▶ [Given data]
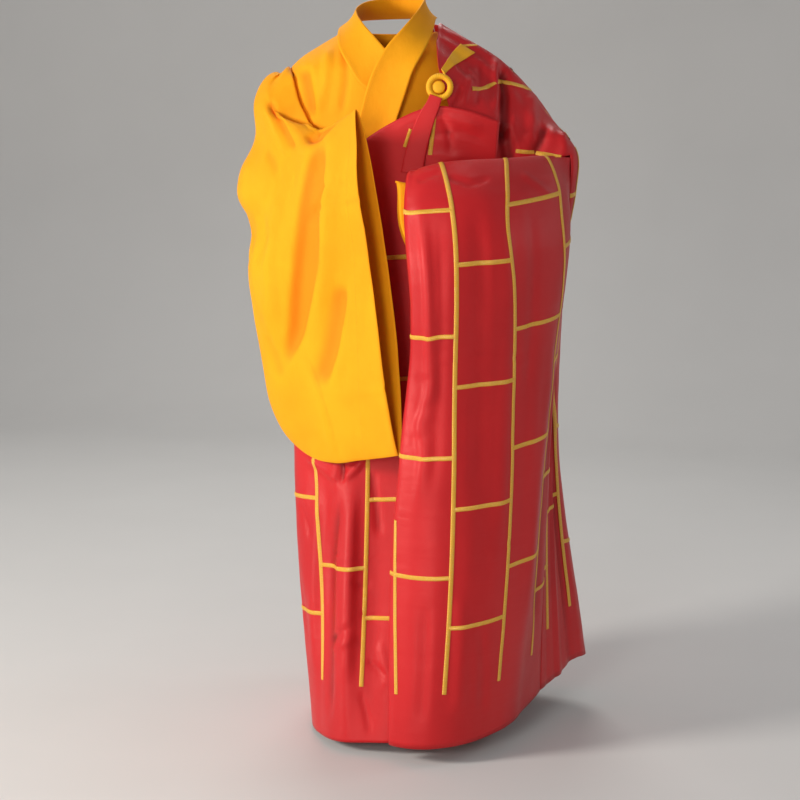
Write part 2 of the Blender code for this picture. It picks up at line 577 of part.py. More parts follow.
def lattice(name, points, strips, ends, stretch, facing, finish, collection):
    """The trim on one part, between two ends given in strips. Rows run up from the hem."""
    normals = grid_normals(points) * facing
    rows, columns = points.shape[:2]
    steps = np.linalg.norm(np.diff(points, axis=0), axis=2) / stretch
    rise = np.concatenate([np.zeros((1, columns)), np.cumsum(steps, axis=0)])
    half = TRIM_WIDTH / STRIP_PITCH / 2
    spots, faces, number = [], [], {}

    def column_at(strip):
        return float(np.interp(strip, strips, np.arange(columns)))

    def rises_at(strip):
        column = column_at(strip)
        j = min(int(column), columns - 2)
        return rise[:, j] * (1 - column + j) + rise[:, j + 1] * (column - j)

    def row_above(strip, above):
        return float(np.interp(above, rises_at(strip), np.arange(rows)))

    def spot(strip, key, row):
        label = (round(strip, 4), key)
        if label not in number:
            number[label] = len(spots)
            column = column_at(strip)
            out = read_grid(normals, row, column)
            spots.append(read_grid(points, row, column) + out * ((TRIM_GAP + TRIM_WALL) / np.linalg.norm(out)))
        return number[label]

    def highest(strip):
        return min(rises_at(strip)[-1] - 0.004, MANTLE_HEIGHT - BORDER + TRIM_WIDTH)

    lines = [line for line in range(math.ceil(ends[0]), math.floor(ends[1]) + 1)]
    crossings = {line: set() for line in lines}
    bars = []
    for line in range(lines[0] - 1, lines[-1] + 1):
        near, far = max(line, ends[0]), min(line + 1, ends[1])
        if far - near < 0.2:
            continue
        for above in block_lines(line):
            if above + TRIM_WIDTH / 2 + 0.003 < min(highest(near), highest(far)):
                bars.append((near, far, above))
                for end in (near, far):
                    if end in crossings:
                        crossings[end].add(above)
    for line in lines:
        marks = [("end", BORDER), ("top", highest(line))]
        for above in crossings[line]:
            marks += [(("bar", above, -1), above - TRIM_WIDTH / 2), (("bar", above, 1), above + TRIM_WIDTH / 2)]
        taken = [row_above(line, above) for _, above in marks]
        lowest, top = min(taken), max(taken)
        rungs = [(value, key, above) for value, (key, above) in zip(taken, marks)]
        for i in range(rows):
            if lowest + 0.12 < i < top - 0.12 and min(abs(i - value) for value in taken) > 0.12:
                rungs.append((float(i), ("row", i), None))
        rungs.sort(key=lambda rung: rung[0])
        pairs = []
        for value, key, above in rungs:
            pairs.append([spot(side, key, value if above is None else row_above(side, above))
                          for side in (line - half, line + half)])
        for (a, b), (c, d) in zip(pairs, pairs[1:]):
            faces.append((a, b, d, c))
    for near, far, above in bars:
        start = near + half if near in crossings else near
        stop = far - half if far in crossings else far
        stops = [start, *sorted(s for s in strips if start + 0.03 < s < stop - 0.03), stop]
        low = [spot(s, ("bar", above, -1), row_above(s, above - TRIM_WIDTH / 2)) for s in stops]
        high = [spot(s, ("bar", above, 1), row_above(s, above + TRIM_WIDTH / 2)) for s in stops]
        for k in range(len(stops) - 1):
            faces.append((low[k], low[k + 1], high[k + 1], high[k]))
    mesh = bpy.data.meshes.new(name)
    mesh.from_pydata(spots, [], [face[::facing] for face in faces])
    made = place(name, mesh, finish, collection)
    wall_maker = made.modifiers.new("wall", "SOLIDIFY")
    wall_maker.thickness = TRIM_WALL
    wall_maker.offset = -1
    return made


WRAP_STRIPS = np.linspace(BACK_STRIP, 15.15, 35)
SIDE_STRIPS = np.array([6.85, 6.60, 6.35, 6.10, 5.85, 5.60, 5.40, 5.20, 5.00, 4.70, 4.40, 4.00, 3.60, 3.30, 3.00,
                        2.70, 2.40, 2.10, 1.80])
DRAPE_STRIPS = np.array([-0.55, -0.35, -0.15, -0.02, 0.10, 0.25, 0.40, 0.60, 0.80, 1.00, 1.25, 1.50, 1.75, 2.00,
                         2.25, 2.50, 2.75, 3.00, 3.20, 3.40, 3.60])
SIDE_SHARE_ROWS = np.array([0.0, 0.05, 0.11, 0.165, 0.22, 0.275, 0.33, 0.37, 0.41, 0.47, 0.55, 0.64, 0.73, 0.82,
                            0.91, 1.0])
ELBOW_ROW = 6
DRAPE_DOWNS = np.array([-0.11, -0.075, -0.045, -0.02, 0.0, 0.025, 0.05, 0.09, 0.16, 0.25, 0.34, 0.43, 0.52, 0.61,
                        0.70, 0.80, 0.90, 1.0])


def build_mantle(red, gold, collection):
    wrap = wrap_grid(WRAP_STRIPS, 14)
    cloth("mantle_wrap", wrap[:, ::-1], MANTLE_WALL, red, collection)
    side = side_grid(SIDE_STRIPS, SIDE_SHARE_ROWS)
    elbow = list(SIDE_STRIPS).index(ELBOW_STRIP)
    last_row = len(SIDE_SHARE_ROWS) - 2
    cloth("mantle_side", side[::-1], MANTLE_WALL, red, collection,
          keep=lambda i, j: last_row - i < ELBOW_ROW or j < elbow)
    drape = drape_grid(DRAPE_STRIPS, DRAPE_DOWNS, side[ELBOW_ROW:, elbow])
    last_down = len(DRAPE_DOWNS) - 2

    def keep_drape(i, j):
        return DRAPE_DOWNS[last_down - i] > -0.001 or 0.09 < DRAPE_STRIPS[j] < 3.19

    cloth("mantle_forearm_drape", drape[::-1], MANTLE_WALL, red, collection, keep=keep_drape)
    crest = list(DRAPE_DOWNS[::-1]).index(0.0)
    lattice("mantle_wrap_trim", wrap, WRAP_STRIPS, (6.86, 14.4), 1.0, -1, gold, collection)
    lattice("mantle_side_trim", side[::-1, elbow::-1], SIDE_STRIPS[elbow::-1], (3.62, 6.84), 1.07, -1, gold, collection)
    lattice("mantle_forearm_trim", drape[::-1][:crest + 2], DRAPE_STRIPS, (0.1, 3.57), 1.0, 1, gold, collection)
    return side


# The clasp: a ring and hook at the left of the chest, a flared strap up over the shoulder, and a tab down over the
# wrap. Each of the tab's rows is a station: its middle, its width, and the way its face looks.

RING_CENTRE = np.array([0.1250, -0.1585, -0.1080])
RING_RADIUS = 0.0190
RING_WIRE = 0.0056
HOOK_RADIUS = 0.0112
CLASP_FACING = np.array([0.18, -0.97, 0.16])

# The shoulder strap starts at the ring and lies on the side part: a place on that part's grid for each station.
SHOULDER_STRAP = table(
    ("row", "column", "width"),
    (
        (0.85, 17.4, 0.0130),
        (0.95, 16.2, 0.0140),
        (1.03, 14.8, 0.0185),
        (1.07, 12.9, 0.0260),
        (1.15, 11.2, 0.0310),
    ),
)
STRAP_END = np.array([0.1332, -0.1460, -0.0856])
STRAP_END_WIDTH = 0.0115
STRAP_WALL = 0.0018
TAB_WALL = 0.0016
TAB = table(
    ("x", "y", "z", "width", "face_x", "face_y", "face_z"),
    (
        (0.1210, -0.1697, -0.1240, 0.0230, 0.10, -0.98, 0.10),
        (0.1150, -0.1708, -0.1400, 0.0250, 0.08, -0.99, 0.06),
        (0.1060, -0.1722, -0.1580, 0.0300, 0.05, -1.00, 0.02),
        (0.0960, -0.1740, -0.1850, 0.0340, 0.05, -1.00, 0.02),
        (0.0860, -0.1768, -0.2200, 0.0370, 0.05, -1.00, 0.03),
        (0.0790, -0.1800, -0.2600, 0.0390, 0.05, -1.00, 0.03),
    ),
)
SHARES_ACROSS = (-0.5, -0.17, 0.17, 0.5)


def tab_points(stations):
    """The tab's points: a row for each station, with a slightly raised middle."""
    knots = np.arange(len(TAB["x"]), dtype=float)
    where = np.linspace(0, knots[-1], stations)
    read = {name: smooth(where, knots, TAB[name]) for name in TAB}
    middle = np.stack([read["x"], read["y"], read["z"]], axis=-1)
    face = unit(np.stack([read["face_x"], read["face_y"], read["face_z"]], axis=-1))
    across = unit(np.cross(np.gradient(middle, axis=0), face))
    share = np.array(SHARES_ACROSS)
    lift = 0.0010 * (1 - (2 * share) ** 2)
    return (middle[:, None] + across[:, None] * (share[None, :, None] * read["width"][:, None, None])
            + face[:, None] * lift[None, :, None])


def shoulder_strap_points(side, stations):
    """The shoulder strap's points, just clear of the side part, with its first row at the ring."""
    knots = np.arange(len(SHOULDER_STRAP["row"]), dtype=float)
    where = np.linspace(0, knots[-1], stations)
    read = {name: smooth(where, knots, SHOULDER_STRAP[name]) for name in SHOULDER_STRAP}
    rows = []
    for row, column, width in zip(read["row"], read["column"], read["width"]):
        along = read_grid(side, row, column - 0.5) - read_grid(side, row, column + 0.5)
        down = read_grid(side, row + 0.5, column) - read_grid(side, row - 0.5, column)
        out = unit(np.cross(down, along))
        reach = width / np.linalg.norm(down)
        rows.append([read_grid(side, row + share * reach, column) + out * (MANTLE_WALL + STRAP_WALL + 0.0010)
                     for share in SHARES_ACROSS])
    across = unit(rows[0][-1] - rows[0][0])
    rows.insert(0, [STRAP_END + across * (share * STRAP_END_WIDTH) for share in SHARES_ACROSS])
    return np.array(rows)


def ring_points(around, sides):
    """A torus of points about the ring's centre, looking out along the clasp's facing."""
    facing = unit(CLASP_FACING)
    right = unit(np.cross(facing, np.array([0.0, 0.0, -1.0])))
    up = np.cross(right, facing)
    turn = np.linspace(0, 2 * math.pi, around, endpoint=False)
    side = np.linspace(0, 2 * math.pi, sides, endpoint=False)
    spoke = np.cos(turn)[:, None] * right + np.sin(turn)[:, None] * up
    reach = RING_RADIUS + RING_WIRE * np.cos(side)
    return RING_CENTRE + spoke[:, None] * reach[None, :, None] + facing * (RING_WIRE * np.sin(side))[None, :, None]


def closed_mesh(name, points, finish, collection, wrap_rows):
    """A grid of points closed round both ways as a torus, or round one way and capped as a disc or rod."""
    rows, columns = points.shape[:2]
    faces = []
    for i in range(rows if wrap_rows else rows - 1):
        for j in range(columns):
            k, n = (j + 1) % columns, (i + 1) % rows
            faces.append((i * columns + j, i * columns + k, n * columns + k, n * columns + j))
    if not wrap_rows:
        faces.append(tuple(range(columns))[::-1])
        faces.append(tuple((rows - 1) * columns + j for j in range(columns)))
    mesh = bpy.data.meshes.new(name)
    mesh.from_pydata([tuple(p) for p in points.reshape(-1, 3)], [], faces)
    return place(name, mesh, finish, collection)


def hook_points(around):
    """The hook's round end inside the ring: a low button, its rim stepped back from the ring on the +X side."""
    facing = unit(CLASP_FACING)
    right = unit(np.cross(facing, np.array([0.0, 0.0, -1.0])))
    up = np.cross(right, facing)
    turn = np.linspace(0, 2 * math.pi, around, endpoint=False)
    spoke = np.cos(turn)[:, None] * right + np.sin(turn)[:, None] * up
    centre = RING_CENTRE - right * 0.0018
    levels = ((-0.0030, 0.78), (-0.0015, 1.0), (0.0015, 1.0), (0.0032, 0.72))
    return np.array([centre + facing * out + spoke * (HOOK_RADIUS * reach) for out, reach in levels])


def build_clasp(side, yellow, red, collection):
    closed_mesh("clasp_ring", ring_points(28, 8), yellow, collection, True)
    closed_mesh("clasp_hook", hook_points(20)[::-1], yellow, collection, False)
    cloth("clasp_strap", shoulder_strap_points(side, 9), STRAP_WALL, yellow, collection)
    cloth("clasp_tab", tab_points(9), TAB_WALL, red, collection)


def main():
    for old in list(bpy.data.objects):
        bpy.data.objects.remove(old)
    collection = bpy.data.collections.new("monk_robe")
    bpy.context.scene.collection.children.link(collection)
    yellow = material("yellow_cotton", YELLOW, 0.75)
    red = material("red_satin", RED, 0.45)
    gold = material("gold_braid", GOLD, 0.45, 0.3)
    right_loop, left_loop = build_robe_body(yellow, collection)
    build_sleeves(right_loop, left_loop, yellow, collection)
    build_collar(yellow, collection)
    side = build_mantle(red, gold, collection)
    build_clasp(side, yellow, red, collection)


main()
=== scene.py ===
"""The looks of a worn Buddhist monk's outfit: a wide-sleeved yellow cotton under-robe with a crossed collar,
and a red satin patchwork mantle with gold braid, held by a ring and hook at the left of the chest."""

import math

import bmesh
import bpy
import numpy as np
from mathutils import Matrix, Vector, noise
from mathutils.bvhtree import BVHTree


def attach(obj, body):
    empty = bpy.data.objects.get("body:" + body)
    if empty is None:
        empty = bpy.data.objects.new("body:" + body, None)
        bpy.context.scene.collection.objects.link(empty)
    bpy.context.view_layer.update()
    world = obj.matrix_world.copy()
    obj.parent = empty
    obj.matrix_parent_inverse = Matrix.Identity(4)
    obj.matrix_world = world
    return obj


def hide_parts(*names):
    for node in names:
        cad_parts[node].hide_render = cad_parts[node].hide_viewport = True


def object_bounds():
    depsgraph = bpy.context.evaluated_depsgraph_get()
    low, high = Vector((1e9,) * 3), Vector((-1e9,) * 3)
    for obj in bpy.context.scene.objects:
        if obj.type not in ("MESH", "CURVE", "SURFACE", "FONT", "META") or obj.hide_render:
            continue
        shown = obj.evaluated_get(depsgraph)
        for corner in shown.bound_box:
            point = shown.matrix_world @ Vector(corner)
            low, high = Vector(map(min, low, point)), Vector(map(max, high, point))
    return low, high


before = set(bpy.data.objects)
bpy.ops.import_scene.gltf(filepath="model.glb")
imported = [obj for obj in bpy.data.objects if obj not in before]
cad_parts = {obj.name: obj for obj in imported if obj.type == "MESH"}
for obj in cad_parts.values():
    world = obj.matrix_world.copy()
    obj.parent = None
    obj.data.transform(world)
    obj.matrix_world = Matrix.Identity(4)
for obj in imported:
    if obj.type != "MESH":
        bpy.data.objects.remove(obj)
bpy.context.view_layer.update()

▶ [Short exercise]
Look above for the line that contains "side = build_mantle(red, gold, collection)". Starting there, transcribe every line exactly until you have copied the line that contains "before = set(bpy.data.objects)".

▶ [The response]
    side = build_mantle(red, gold, collection)
    build_clasp(side, yellow, red, collection)


main()
=== scene.py ===
"""The looks of a worn Buddhist monk's outfit: a wide-sleeved yellow cotton under-robe with a crossed collar,
and a red satin patchwork mantle with gold braid, held by a ring and hook at the left of the chest."""

import math

import bmesh
import bpy
import numpy as np
from mathutils import Matrix, Vector, noise
from mathutils.bvhtree import BVHTree


def attach(obj, body):
    empty = bpy.data.objects.get("body:" + body)
    if empty is None:
        empty = bpy.data.objects.new("body:" + body, None)
        bpy.context.scene.collection.objects.link(empty)
    bpy.context.view_layer.update()
    world = obj.matrix_world.copy()
    obj.parent = empty
    obj.matrix_parent_inverse = Matrix.Identity(4)
    obj.matrix_world = world
    return obj


def hide_parts(*names):
    for node in names:
        cad_parts[node].hide_render = cad_parts[node].hide_viewport = True


def object_bounds():
    depsgraph = bpy.context.evaluated_depsgraph_get()
    low, high = Vector((1e9,) * 3), Vector((-1e9,) * 3)
    for obj in bpy.context.scene.objects:
        if obj.type not in ("MESH", "CURVE", "SURFACE", "FONT", "META") or obj.hide_render:
            continue
        shown = obj.evaluated_get(depsgraph)
        for corner in shown.bound_box:
            point = shown.matrix_world @ Vector(corner)
            low, high = Vector(map(min, low, point)), Vector(map(max, high, point))
    return low, high


before = set(bpy.data.objects)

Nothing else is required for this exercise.